Task: Repeat all of the material exactly as given.

[START]

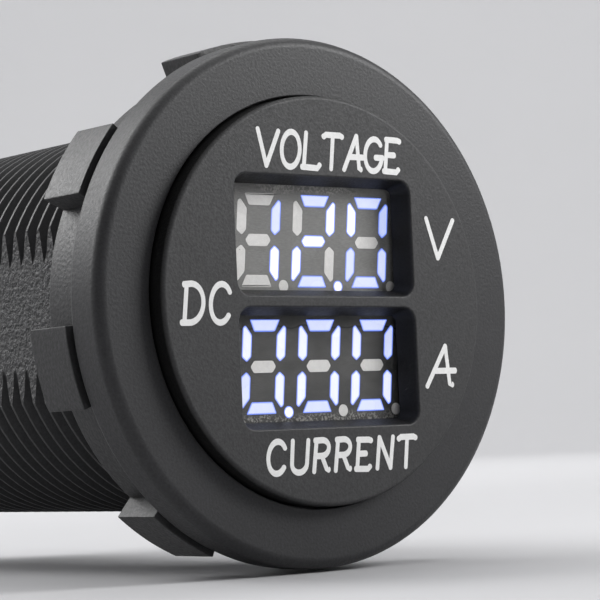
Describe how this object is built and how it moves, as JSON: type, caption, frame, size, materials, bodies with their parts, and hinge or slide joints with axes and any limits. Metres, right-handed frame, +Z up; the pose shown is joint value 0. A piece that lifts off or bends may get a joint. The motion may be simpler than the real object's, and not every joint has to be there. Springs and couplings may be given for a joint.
{
  "type": "panel meter",
  "caption": "Round flanged panel meter with two LED displays, a threaded body, a ring nut and rear blade terminals.",
  "frame": {"origin": "centre of the flange's rear face, which lies on the panel's front surface", "axes": "+Y along the body away from the face, +Z up on the face, +X to the right of the face as it is read"},
  "size_m": [0.0374, 0.062, 0.0374],
  "materials": {
    "housing_plastic": "fine moulded grain, matte black",
    "cap_plastic": "fine moulded grain, matte black with light grey print",
    "nut_plastic": "moulded black nylon, slightly satin",
    "rubber": "matte black rubber",
    "display_case": "dark grey display face, satin",
    "lit_segment": "glowing cool white epoxy",
    "dark_segment": "unlit milky epoxy",
    "clear_film": "thin clear film",
    "circuit_board": "green solder mask over glass fibre",
    "chip_plastic": "black moulded epoxy",
    "tinned_metal": "tin plated",
    "gold_pin": "gold flashed brass",
    "can_aluminium": "drawn aluminium can",
    "can_sleeve": "shrunk plastic sleeve",
    "ceramic": "tan ceramic with tinned ends",
    "wire_jacket": "red insulation",
    "shunt_alloy": "drawn resistance alloy"
  },
  "bodies": {
    "meter": {"housing": "housing_plastic", "front_cap": "cap_plastic", "cap_gasket": "rubber", "upper_display_case": "display_case", "lower_display_case": "display_case", "upper_lit_segments": "lit_segment", "upper_dark_segments": "dark_segment", "lower_lit_segments": "lit_segment", "lower_dark_segments": "dark_segment", "upper_display_film": "clear_film", "lower_display_film": "clear_film", "display_board": "circuit_board", "display_pins": "tinned_metal", "segment_driver": "chip_plastic", "segment_resistors": "chip_plastic", "header_strips": "chip_plastic", "header_pins": "gold_pin", "main_board": "circuit_board", "controller_chip": "chip_plastic", "voltage_regulator": "chip_plastic", "supply_capacitor": "can_aluminium", "capacitor_sleeve": "can_sleeve", "ceramic_capacitors": "ceramic", "protection_diode": "chip_plastic", "link_wires": "gold_pin", "wire_jackets": "wire_jacket", "power_board": "circuit_board", "current_shunt": "shunt_alloy", "positive_terminal": "tinned_metal", "negative_terminal": "tinned_metal", "load_terminal": "tinned_metal", "solder_joints": "tinned_metal", "rear_cap": "cap_plastic"},
    "ring": {"nut_ring": "rubber"},
    "nut": {"panel_nut": "nut_plastic"}
  },
  "joints": [
    {"name": "ring_travel", "type": "slide", "parent": "meter", "child": "ring", "axis": [0, 1, 0], "range_m": [0, 0.03751]},
    {"name": "nut_turn", "type": "hinge", "parent": "ring", "child": "nut", "pos_m": [0, 0, 0], "axis": [0, 1, 0], "range_deg": [0, 9000]}
  ],
  "couplings": [
    {"joint": "ring_travel", "follows": "nut_turn", "m_per_rad": 0.00023873}
  ]
}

[END]

Answer to this task:
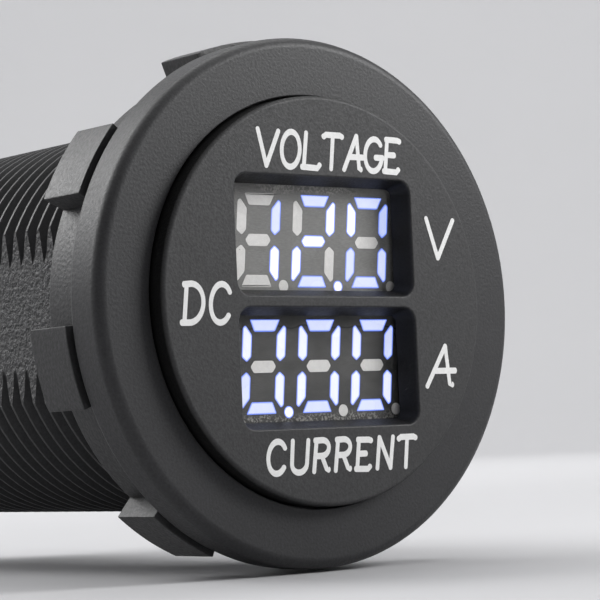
Describe how this object is built and how it moves, as JSON: type, caption, frame, size, materials, bodies with their parts, and hinge or slide joints with axes and any limits. Metres, right-handed frame, +Z up; the pose shown is joint value 0. A piece that lifts off or bends may get a joint. The motion may be simpler than the real object's, and not every joint has to be there. Springs and couplings may be given for a joint.
{
  "type": "panel meter",
  "caption": "Round flanged panel meter with two LED displays, a threaded body, a ring nut and rear blade terminals.",
  "frame": {"origin": "centre of the flange's rear face, which lies on the panel's front surface", "axes": "+Y along the body away from the face, +Z up on the face, +X to the right of the face as it is read"},
  "size_m": [0.0374, 0.062, 0.0374],
  "materials": {
    "housing_plastic": "fine moulded grain, matte black",
    "cap_plastic": "fine moulded grain, matte black with light grey print",
    "nut_plastic": "moulded black nylon, slightly satin",
    "rubber": "matte black rubber",
    "display_case": "dark grey display face, satin",
    "lit_segment": "glowing cool white epoxy",
    "dark_segment": "unlit milky epoxy",
    "clear_film": "thin clear film",
    "circuit_board": "green solder mask over glass fibre",
    "chip_plastic": "black moulded epoxy",
    "tinned_metal": "tin plated",
    "gold_pin": "gold flashed brass",
    "can_aluminium": "drawn aluminium can",
    "can_sleeve": "shrunk plastic sleeve",
    "ceramic": "tan ceramic with tinned ends",
    "wire_jacket": "red insulation",
    "shunt_alloy": "drawn resistance alloy"
  },
  "bodies": {
    "meter": {"housing": "housing_plastic", "front_cap": "cap_plastic", "cap_gasket": "rubber", "upper_display_case": "display_case", "lower_display_case": "display_case", "upper_lit_segments": "lit_segment", "upper_dark_segments": "dark_segment", "lower_lit_segments": "lit_segment", "lower_dark_segments": "dark_segment", "upper_display_film": "clear_film", "lower_display_film": "clear_film", "display_board": "circuit_board", "display_pins": "tinned_metal", "segment_driver": "chip_plastic", "segment_resistors": "chip_plastic", "header_strips": "chip_plastic", "header_pins": "gold_pin", "main_board": "circuit_board", "controller_chip": "chip_plastic", "voltage_regulator": "chip_plastic", "supply_capacitor": "can_aluminium", "capacitor_sleeve": "can_sleeve", "ceramic_capacitors": "ceramic", "protection_diode": "chip_plastic", "link_wires": "gold_pin", "wire_jackets": "wire_jacket", "power_board": "circuit_board", "current_shunt": "shunt_alloy", "positive_terminal": "tinned_metal", "negative_terminal": "tinned_metal", "load_terminal": "tinned_metal", "solder_joints": "tinned_metal", "rear_cap": "cap_plastic"},
    "ring": {"nut_ring": "rubber"},
    "nut": {"panel_nut": "nut_plastic"}
  },
  "joints": [
    {"name": "ring_travel", "type": "slide", "parent": "meter", "child": "ring", "axis": [0, 1, 0], "range_m": [0, 0.03751]},
    {"name": "nut_turn", "type": "hinge", "parent": "ring", "child": "nut", "pos_m": [0, 0, 0], "axis": [0, 1, 0], "range_deg": [0, 9000]}
  ],
  "couplings": [
    {"joint": "ring_travel", "follows": "nut_turn", "m_per_rad": 0.00023873}
  ]
}